— start Data shown —

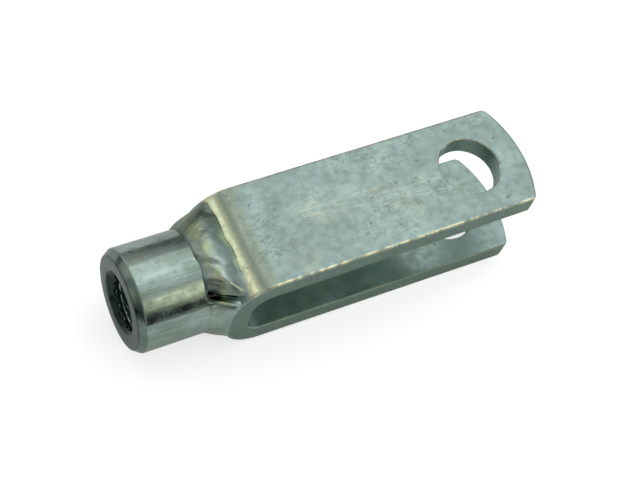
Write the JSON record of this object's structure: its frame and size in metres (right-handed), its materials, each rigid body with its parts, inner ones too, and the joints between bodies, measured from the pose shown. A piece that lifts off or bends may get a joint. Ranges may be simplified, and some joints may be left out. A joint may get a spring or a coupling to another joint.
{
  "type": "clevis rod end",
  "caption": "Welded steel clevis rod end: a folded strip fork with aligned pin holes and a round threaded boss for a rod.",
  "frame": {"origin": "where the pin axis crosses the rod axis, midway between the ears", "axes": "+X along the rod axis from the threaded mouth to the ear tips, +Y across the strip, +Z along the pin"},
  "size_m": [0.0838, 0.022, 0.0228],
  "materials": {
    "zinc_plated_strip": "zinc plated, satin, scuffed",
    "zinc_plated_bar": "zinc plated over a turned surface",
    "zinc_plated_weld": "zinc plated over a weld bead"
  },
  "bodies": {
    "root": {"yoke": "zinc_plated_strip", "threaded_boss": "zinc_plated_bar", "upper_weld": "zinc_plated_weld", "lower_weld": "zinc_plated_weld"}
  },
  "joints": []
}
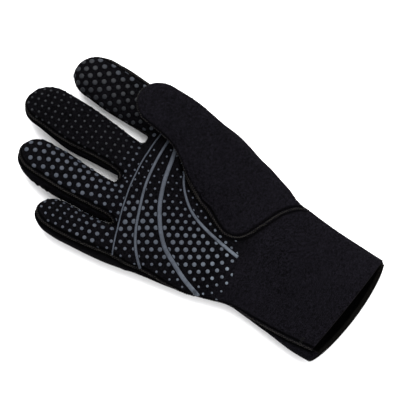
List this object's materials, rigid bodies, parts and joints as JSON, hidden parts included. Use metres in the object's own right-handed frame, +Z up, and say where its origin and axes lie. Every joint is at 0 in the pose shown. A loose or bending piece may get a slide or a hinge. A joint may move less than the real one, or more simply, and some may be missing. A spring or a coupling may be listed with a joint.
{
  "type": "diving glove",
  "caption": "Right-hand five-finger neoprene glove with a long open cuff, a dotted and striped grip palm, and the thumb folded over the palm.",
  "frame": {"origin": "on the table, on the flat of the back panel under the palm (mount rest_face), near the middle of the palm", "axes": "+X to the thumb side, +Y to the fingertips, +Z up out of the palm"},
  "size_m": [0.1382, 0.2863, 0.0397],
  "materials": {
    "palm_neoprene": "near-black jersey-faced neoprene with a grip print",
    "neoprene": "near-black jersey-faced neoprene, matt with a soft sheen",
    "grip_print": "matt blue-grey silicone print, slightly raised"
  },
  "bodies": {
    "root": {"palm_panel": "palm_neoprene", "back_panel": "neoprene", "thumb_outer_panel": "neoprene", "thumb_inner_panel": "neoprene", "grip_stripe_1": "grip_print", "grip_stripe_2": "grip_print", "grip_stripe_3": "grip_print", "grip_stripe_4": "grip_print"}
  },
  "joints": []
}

— end Data shown —

* Description of the task: Print all of the entries exactly as they appear.

* Solution to the exercise:
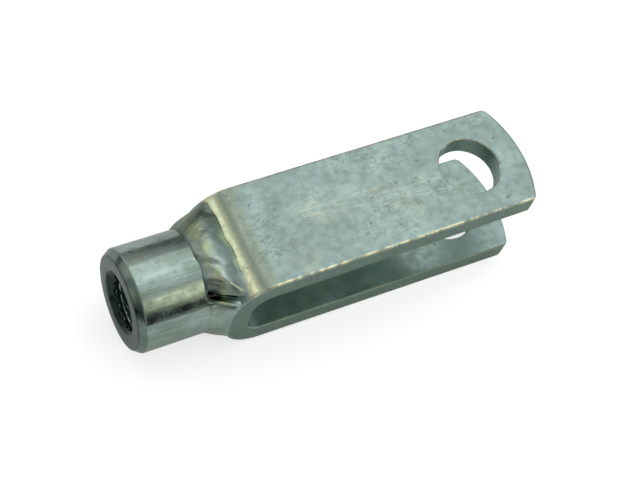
Write the JSON record of this object's structure: its frame and size in metres (right-handed), its materials, each rigid body with its parts, inner ones too, and the joints between bodies, measured from the pose shown. A piece that lifts off or bends may get a joint. Ranges may be simplified, and some joints may be left out. A joint may get a spring or a coupling to another joint.
{
  "type": "clevis rod end",
  "caption": "Welded steel clevis rod end: a folded strip fork with aligned pin holes and a round threaded boss for a rod.",
  "frame": {"origin": "where the pin axis crosses the rod axis, midway between the ears", "axes": "+X along the rod axis from the threaded mouth to the ear tips, +Y across the strip, +Z along the pin"},
  "size_m": [0.0838, 0.022, 0.0228],
  "materials": {
    "zinc_plated_strip": "zinc plated, satin, scuffed",
    "zinc_plated_bar": "zinc plated over a turned surface",
    "zinc_plated_weld": "zinc plated over a weld bead"
  },
  "bodies": {
    "root": {"yoke": "zinc_plated_strip", "threaded_boss": "zinc_plated_bar", "upper_weld": "zinc_plated_weld", "lower_weld": "zinc_plated_weld"}
  },
  "joints": []
}
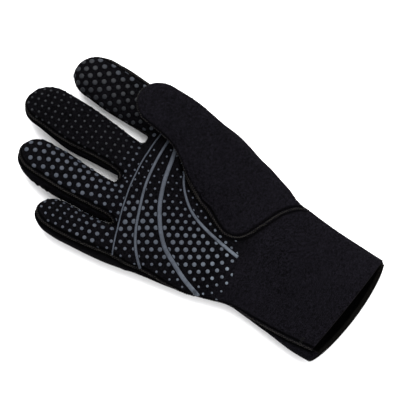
List this object's materials, rigid bodies, parts and joints as JSON, hidden parts included. Use metres in the object's own right-handed frame, +Z up, and say where its origin and axes lie. Every joint is at 0 in the pose shown. A loose or bending piece may get a slide or a hinge. A joint may move less than the real one, or more simply, and some may be missing. A spring or a coupling may be listed with a joint.
{
  "type": "diving glove",
  "caption": "Right-hand five-finger neoprene glove with a long open cuff, a dotted and striped grip palm, and the thumb folded over the palm.",
  "frame": {"origin": "on the table, on the flat of the back panel under the palm (mount rest_face), near the middle of the palm", "axes": "+X to the thumb side, +Y to the fingertips, +Z up out of the palm"},
  "size_m": [0.1382, 0.2863, 0.0397],
  "materials": {
    "palm_neoprene": "near-black jersey-faced neoprene with a grip print",
    "neoprene": "near-black jersey-faced neoprene, matt with a soft sheen",
    "grip_print": "matt blue-grey silicone print, slightly raised"
  },
  "bodies": {
    "root": {"palm_panel": "palm_neoprene", "back_panel": "neoprene", "thumb_outer_panel": "neoprene", "thumb_inner_panel": "neoprene", "grip_stripe_1": "grip_print", "grip_stripe_2": "grip_print", "grip_stripe_3": "grip_print", "grip_stripe_4": "grip_print"}
  },
  "joints": []
}